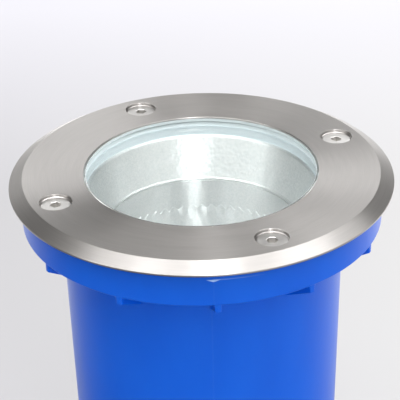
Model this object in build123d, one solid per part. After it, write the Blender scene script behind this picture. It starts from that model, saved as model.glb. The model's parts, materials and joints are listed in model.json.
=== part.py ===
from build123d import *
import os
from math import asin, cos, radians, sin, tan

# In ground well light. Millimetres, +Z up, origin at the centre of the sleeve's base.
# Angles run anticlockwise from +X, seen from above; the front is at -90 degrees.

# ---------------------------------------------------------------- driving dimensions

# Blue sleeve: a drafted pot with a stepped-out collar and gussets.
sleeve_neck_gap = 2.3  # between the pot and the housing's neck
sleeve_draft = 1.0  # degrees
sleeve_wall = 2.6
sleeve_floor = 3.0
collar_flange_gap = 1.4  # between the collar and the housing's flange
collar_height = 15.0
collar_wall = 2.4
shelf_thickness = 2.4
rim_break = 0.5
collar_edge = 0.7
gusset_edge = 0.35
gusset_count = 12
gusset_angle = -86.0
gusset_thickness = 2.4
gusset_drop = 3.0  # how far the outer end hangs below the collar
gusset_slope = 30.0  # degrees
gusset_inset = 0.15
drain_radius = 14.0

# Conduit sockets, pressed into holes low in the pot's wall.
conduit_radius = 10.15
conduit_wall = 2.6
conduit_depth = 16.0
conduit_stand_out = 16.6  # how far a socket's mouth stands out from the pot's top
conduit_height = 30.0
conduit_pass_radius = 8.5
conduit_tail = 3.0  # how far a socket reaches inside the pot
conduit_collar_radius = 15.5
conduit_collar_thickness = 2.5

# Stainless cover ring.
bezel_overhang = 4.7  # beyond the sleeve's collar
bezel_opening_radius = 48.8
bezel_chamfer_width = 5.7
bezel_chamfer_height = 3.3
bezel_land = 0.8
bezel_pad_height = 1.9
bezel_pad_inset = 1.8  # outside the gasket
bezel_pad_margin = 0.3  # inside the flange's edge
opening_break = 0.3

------

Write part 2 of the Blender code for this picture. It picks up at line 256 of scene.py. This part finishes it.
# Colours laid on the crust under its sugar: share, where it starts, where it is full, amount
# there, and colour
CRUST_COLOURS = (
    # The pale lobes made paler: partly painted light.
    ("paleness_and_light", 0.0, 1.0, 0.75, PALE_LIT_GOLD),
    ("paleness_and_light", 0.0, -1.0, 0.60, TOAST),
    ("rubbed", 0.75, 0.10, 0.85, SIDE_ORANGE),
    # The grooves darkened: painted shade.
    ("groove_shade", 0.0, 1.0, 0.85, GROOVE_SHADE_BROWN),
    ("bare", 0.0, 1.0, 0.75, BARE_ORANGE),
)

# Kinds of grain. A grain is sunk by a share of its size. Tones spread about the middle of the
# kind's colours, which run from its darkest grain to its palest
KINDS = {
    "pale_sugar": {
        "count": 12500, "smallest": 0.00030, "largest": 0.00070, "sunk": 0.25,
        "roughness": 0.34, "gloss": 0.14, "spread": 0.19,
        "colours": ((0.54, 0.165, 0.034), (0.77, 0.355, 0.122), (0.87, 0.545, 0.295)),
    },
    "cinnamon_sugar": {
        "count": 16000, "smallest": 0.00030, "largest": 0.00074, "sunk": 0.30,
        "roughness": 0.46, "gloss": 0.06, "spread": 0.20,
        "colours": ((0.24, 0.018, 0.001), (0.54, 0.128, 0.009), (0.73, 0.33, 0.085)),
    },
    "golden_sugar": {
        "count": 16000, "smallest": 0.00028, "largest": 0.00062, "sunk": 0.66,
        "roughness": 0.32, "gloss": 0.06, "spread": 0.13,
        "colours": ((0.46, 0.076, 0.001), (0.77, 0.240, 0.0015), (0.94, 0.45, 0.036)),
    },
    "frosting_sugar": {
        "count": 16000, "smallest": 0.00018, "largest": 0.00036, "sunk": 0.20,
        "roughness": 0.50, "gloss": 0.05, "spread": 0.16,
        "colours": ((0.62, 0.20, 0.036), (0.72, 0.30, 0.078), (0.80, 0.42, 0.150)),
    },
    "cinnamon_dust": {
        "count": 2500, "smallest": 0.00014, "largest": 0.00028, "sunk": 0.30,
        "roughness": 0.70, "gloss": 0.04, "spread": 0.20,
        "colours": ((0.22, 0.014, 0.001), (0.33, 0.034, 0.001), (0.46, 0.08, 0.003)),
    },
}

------

Extract from the listing above the lines between the line containing "Model this object" and the line containing "# Angles run", keeping both of those lines. Output nothing else.

Model this object in build123d, one solid per part. After it, write the Blender scene script behind this picture. It starts from that model, saved as model.glb. The model's parts, materials and joints are listed in model.json.
=== part.py ===
from build123d import *
import os
from math import asin, cos, radians, sin, tan

# In ground well light. Millimetres, +Z up, origin at the centre of the sleeve's base.
# Angles run anticlockwise from +X, seen from above; the front is at -90 degrees.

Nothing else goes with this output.